All the data should come back exactly as it was given.

****

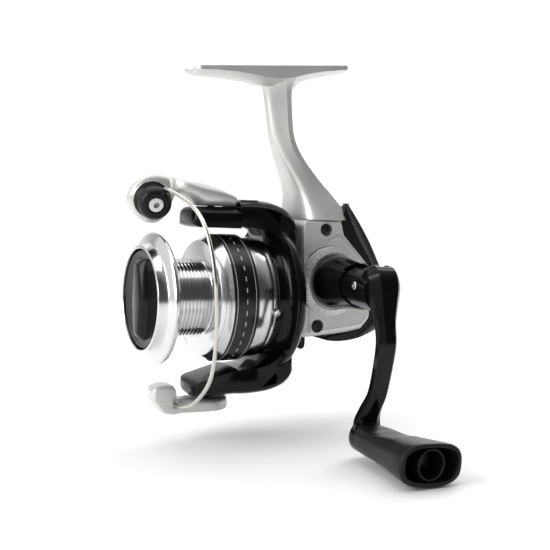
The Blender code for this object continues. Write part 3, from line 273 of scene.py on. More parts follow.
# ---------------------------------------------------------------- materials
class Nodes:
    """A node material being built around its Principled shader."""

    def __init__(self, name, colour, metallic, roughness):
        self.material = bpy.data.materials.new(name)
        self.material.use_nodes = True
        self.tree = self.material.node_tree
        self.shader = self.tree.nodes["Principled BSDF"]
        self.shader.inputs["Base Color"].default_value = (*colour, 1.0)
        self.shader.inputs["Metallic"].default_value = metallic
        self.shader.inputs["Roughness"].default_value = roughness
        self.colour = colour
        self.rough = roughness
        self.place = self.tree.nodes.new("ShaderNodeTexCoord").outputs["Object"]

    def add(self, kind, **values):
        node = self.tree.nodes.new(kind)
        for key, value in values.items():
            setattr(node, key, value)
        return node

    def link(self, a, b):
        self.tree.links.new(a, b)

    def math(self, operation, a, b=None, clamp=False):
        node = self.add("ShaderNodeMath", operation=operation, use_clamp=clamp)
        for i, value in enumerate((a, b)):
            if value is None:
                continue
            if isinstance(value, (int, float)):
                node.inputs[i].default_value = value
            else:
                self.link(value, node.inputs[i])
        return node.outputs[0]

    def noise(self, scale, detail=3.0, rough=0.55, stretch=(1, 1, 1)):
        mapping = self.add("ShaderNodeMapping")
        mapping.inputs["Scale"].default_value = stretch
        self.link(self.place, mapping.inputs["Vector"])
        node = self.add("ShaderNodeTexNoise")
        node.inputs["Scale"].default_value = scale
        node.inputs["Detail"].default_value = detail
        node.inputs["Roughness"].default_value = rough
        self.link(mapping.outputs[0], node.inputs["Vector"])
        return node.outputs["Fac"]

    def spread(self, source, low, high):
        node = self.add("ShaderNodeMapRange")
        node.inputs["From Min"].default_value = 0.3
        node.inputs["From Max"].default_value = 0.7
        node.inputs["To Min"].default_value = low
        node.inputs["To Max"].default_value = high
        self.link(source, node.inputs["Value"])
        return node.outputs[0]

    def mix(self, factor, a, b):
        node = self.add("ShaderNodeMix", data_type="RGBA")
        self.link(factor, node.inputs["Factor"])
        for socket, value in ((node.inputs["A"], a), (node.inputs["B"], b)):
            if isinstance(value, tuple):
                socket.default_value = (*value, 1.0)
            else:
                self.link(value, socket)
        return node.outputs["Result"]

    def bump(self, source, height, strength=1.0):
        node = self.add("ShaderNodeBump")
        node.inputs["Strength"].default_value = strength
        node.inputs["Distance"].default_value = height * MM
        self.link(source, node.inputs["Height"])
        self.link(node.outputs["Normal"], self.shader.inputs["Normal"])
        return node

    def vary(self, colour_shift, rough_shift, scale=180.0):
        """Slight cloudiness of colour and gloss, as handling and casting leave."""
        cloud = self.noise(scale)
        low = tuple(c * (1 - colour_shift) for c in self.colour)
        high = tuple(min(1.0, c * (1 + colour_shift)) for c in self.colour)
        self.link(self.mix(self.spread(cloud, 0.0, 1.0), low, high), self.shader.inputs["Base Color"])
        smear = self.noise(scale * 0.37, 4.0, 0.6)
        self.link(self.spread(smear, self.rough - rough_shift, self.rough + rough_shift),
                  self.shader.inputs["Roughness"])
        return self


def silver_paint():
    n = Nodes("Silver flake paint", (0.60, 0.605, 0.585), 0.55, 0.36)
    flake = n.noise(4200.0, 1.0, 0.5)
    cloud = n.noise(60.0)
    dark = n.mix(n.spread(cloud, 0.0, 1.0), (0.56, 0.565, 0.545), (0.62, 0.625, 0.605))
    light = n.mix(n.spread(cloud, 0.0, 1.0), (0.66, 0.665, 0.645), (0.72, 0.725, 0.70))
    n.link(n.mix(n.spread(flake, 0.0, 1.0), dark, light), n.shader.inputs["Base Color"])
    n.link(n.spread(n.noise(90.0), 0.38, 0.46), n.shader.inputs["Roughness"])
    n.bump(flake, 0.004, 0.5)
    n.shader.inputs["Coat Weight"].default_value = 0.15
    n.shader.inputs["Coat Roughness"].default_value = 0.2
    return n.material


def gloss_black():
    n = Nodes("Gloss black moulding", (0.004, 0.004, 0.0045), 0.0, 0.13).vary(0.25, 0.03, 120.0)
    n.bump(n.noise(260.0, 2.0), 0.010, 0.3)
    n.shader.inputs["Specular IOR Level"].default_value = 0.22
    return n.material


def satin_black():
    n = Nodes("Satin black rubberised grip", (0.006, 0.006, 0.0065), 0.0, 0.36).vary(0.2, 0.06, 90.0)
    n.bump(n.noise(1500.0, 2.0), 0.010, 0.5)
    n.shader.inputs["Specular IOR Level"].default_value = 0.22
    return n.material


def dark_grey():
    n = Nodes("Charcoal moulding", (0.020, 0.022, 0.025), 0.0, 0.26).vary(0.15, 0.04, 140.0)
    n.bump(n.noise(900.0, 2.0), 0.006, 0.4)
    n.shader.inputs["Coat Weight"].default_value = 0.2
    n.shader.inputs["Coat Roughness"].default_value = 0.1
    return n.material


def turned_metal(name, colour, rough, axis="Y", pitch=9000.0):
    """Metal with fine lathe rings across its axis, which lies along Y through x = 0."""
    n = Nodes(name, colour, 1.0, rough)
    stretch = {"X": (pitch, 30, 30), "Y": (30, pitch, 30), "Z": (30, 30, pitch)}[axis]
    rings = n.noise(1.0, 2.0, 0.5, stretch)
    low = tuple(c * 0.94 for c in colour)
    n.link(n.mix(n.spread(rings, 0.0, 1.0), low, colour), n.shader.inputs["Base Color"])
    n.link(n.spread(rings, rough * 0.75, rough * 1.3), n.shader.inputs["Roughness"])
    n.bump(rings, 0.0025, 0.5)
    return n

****

| Answer to the problem |
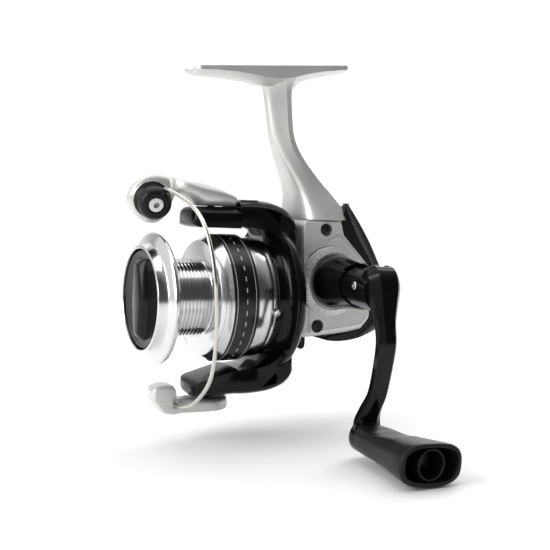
The Blender code for this object continues. Write part 3, from line 273 of scene.py on. More parts follow.
# ---------------------------------------------------------------- materials
class Nodes:
    """A node material being built around its Principled shader."""

    def __init__(self, name, colour, metallic, roughness):
        self.material = bpy.data.materials.new(name)
        self.material.use_nodes = True
        self.tree = self.material.node_tree
        self.shader = self.tree.nodes["Principled BSDF"]
        self.shader.inputs["Base Color"].default_value = (*colour, 1.0)
        self.shader.inputs["Metallic"].default_value = metallic
        self.shader.inputs["Roughness"].default_value = roughness
        self.colour = colour
        self.rough = roughness
        self.place = self.tree.nodes.new("ShaderNodeTexCoord").outputs["Object"]

    def add(self, kind, **values):
        node = self.tree.nodes.new(kind)
        for key, value in values.items():
            setattr(node, key, value)
        return node

    def link(self, a, b):
        self.tree.links.new(a, b)

    def math(self, operation, a, b=None, clamp=False):
        node = self.add("ShaderNodeMath", operation=operation, use_clamp=clamp)
        for i, value in enumerate((a, b)):
            if value is None:
                continue
            if isinstance(value, (int, float)):
                node.inputs[i].default_value = value
            else:
                self.link(value, node.inputs[i])
        return node.outputs[0]

    def noise(self, scale, detail=3.0, rough=0.55, stretch=(1, 1, 1)):
        mapping = self.add("ShaderNodeMapping")
        mapping.inputs["Scale"].default_value = stretch
        self.link(self.place, mapping.inputs["Vector"])
        node = self.add("ShaderNodeTexNoise")
        node.inputs["Scale"].default_value = scale
        node.inputs["Detail"].default_value = detail
        node.inputs["Roughness"].default_value = rough
        self.link(mapping.outputs[0], node.inputs["Vector"])
        return node.outputs["Fac"]

    def spread(self, source, low, high):
        node = self.add("ShaderNodeMapRange")
        node.inputs["From Min"].default_value = 0.3
        node.inputs["From Max"].default_value = 0.7
        node.inputs["To Min"].default_value = low
        node.inputs["To Max"].default_value = high
        self.link(source, node.inputs["Value"])
        return node.outputs[0]

    def mix(self, factor, a, b):
        node = self.add("ShaderNodeMix", data_type="RGBA")
        self.link(factor, node.inputs["Factor"])
        for socket, value in ((node.inputs["A"], a), (node.inputs["B"], b)):
            if isinstance(value, tuple):
                socket.default_value = (*value, 1.0)
            else:
                self.link(value, socket)
        return node.outputs["Result"]

    def bump(self, source, height, strength=1.0):
        node = self.add("ShaderNodeBump")
        node.inputs["Strength"].default_value = strength
        node.inputs["Distance"].default_value = height * MM
        self.link(source, node.inputs["Height"])
        self.link(node.outputs["Normal"], self.shader.inputs["Normal"])
        return node

    def vary(self, colour_shift, rough_shift, scale=180.0):
        """Slight cloudiness of colour and gloss, as handling and casting leave."""
        cloud = self.noise(scale)
        low = tuple(c * (1 - colour_shift) for c in self.colour)
        high = tuple(min(1.0, c * (1 + colour_shift)) for c in self.colour)
        self.link(self.mix(self.spread(cloud, 0.0, 1.0), low, high), self.shader.inputs["Base Color"])
        smear = self.noise(scale * 0.37, 4.0, 0.6)
        self.link(self.spread(smear, self.rough - rough_shift, self.rough + rough_shift),
                  self.shader.inputs["Roughness"])
        return self


def silver_paint():
    n = Nodes("Silver flake paint", (0.60, 0.605, 0.585), 0.55, 0.36)
    flake = n.noise(4200.0, 1.0, 0.5)
    cloud = n.noise(60.0)
    dark = n.mix(n.spread(cloud, 0.0, 1.0), (0.56, 0.565, 0.545), (0.62, 0.625, 0.605))
    light = n.mix(n.spread(cloud, 0.0, 1.0), (0.66, 0.665, 0.645), (0.72, 0.725, 0.70))
    n.link(n.mix(n.spread(flake, 0.0, 1.0), dark, light), n.shader.inputs["Base Color"])
    n.link(n.spread(n.noise(90.0), 0.38, 0.46), n.shader.inputs["Roughness"])
    n.bump(flake, 0.004, 0.5)
    n.shader.inputs["Coat Weight"].default_value = 0.15
    n.shader.inputs["Coat Roughness"].default_value = 0.2
    return n.material


def gloss_black():
    n = Nodes("Gloss black moulding", (0.004, 0.004, 0.0045), 0.0, 0.13).vary(0.25, 0.03, 120.0)
    n.bump(n.noise(260.0, 2.0), 0.010, 0.3)
    n.shader.inputs["Specular IOR Level"].default_value = 0.22
    return n.material


def satin_black():
    n = Nodes("Satin black rubberised grip", (0.006, 0.006, 0.0065), 0.0, 0.36).vary(0.2, 0.06, 90.0)
    n.bump(n.noise(1500.0, 2.0), 0.010, 0.5)
    n.shader.inputs["Specular IOR Level"].default_value = 0.22
    return n.material


def dark_grey():
    n = Nodes("Charcoal moulding", (0.020, 0.022, 0.025), 0.0, 0.26).vary(0.15, 0.04, 140.0)
    n.bump(n.noise(900.0, 2.0), 0.006, 0.4)
    n.shader.inputs["Coat Weight"].default_value = 0.2
    n.shader.inputs["Coat Roughness"].default_value = 0.1
    return n.material


def turned_metal(name, colour, rough, axis="Y", pitch=9000.0):
    """Metal with fine lathe rings across its axis, which lies along Y through x = 0."""
    n = Nodes(name, colour, 1.0, rough)
    stretch = {"X": (pitch, 30, 30), "Y": (30, pitch, 30), "Z": (30, 30, pitch)}[axis]
    rings = n.noise(1.0, 2.0, 0.5, stretch)
    low = tuple(c * 0.94 for c in colour)
    n.link(n.mix(n.spread(rings, 0.0, 1.0), low, colour), n.shader.inputs["Base Color"])
    n.link(n.spread(rings, rough * 0.75, rough * 1.3), n.shader.inputs["Roughness"])
    n.bump(rings, 0.0025, 0.5)
    return n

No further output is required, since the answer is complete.